Cryptocurrency exchange Cryptopia likely breached anti-money laundering laws before it was hacked, its liquidators have told the High Court at Christchurch.
Evidence filed by liquidators from Grant Thornton stated their investigation to date suggested the Christchurch-based business did not meet its legal requirements when setting up new customer accounts.
"[We] have given careful consideration to the limited personal identification information available because, in our view, it raises various issues including anti-money laundering compliance," liquidators David Ruscoe and Malcolm Moore's affidavit said.
David Ruscoe told RNZ Business he was liaising with the New Zealand Police and the Department of Internal Affairs regarding Cryptopia's anti-money laundering compliance.
Liquidators did not have information for most of the 933,000 active user accounts, other than a username and an email address.
Some 100 customers who wanted to trade up to $500,000, were required to send proof of their identification, a photo of their face while holding the identification and a statement explaining their source of wealth. Cryptopia verified their address using Google Maps.
More than 44,000 early customers holding $23 million were not verified and had no trading limits.
Internet location addressees showed most of Cryptopia's 2.2m customers were based in the United States, Russia, Britain, India, and the Netherlands, as well as Germany, Japan, Canada, Brazil and South Korea.
Just 9475 were based in New Zealand.
Thousands of accounts holding more than $3m were traced back to uninhabited tropical islands near Australia, or could not be traced back to any location.
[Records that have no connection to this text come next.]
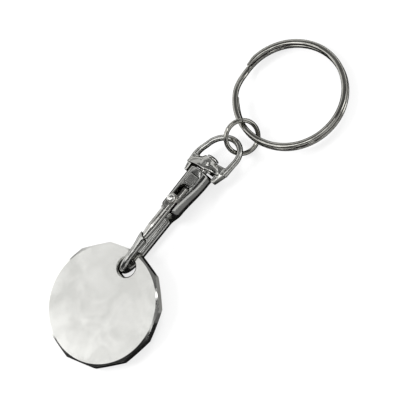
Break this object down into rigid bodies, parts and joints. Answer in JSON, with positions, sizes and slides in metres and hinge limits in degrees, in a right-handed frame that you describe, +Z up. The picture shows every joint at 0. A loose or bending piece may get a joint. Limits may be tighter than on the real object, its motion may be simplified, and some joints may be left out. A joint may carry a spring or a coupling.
{
  "type": "trolley coin keyring",
  "caption": "Keyring with a blank twelve-sided trolley token on a bolt snap hook, joined to a split key ring by a swivel eye and a jump ring.",
  "frame": {"origin": "on the table under the middle of the keyring as it lies stretched out", "axes": "+X along the clip from the token to the key ring, +Z up from the table"},
  "size_m": [0.0776, 0.0264, 0.0078],
  "materials": {
    "token_nickel": "satin nickel plate",
    "body_nickel": "polished nickel plate",
    "bolt_nickel": "polished nickel plate",
    "knob_nickel": "polished nickel plate",
    "spring_steel": "drawn steel",
    "cover_nickel": "polished nickel plate",
    "rivet_nickel": "polished nickel plate",
    "eye_nickel": "polished nickel plate",
    "jump_ring_nickel": "polished nickel plate",
    "key_ring_nickel": "polished nickel plate"
  },
  "bodies": {
    "clip": {"hook_body": "body_nickel", "spring_cover": "cover_nickel", "swivel_rivet": "rivet_nickel", "bolt_spring": "spring_steel"},
    "bolt": {"slide_bolt": "bolt_nickel", "thumb_knob": "knob_nickel"},
    "eye": {"swivel_eye": "eye_nickel"},
    "link": {"jump_ring": "jump_ring_nickel"},
    "key_ring": {"split_ring": "key_ring_nickel"},
    "token": {"coin_token": "token_nickel"}
  },
  "joints": [
    {"name": "bolt_slide", "type": "slide", "parent": "clip", "child": "bolt", "axis": [1, 0, 0], "range_m": [0, 0.0032], "stiffness_N_per_m": 300, "springref_m": -0.002, "deforming": ["bolt_spring"]},
    {"name": "eye_swivel", "type": "hinge", "parent": "clip", "child": "eye", "pos_m": [0.0055, 0.00204, 0.00272], "axis": [1, 0, 0], "continuous": true},
    {"name": "jump_ring_swing", "type": "hinge", "parent": "eye", "child": "link", "pos_m": [0.0138, 0.00084, 0.00272], "axis": [0, 1, 0], "range_deg": [-100, 6]},
    {"name": "key_ring_swing", "type": "hinge", "parent": "link", "child": "key_ring", "pos_m": [0.01653, -0.00172, 0.0027], "axis": [0, 1, 0], "range_deg": [-15, 100]},
    {"name": "token_swing", "type": "hinge", "parent": "clip", "child": "token", "pos_m": [-0.01798, 0.00141, 0.00299], "axis": [-0.0965, 0, 0.9953], "range_deg": [-65, 65]}
  ]
}
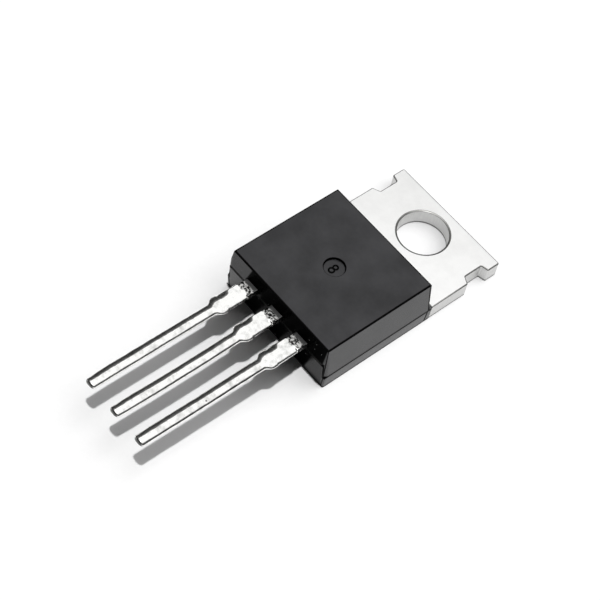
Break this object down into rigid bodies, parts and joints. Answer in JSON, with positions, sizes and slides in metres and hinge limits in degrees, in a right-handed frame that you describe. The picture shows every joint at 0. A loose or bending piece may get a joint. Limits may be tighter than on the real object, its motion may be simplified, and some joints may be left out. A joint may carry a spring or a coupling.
{
  "type": "insulated-gate bipolar transistor",
  "caption": "Power transistor in a single-hole through-hole package with a bare metal tab, a black moulded housing and solder-dipped leads",
  "frame": {"origin": "centre of the mounting hole, on the back plane of the tab and moulding", "axes": "+Y from the hole to the tab's end, so the leads run to -Y; +Z from the back plane to the moulding's top face; +X across the tab, with the gate lead on -X and the emitter lead on +X"},
  "size_m": [0.0102, 0.0291, 0.0042],
  "materials": {
    "mould_compound": "fine satin, moulded epoxy",
    "tinned_copper": "matte tin plate over copper",
    "solder_dip": "bright lumpy hot-dipped solder",
    "die_solder": "dull soft solder",
    "silicon": "polished silicon with metallised top",
    "bond_wire": "bright drawn wire"
  },
  "bodies": {
    "root": {"moulded_body": "mould_compound", "collector_frame": "tinned_copper", "gate_lead": "solder_dip", "emitter_lead": "solder_dip", "die_attach_solder": "die_solder", "igbt_die": "silicon", "emitter_wire_1": "bond_wire", "emitter_wire_2": "bond_wire", "gate_wire": "bond_wire"}
  },
  "joints": []
}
Cryptopia was liquidated in May, after its trading plummeted following a hack of its systems in January 2019 that reportedly stole up to $24m.
The liquidator's affidavit said the theft included cryptocurrencies Bitcoin, Ethereum, Litecoin.
The assets were stolen from a data centre in Phoenix, Arizona, which liquidators had travelled to to retrieve customer information.
A four-day hearing was to begin on Tuesday at the Christchurch High Court to determine the property of the remaining crypto-assets, reported to be worth as much as $250m, to distribute back to traders.
Liquidators were still working to separate customer accounts and assets that were pooled together.
However, liquidators anticipated traders would need to provide additional identification information to comply with anti-money laundering laws, before their crypto-assets could be returned.
The second liquidator's report showed they had $7m on hand to fund the liquidation, after recovering $5m from a third-party trust account and converting hundreds of Bitcoin to New Zealand currency. Unsecured creditor claims totalled $3m.
They had spent almost $700,000 on legal fees by December last year.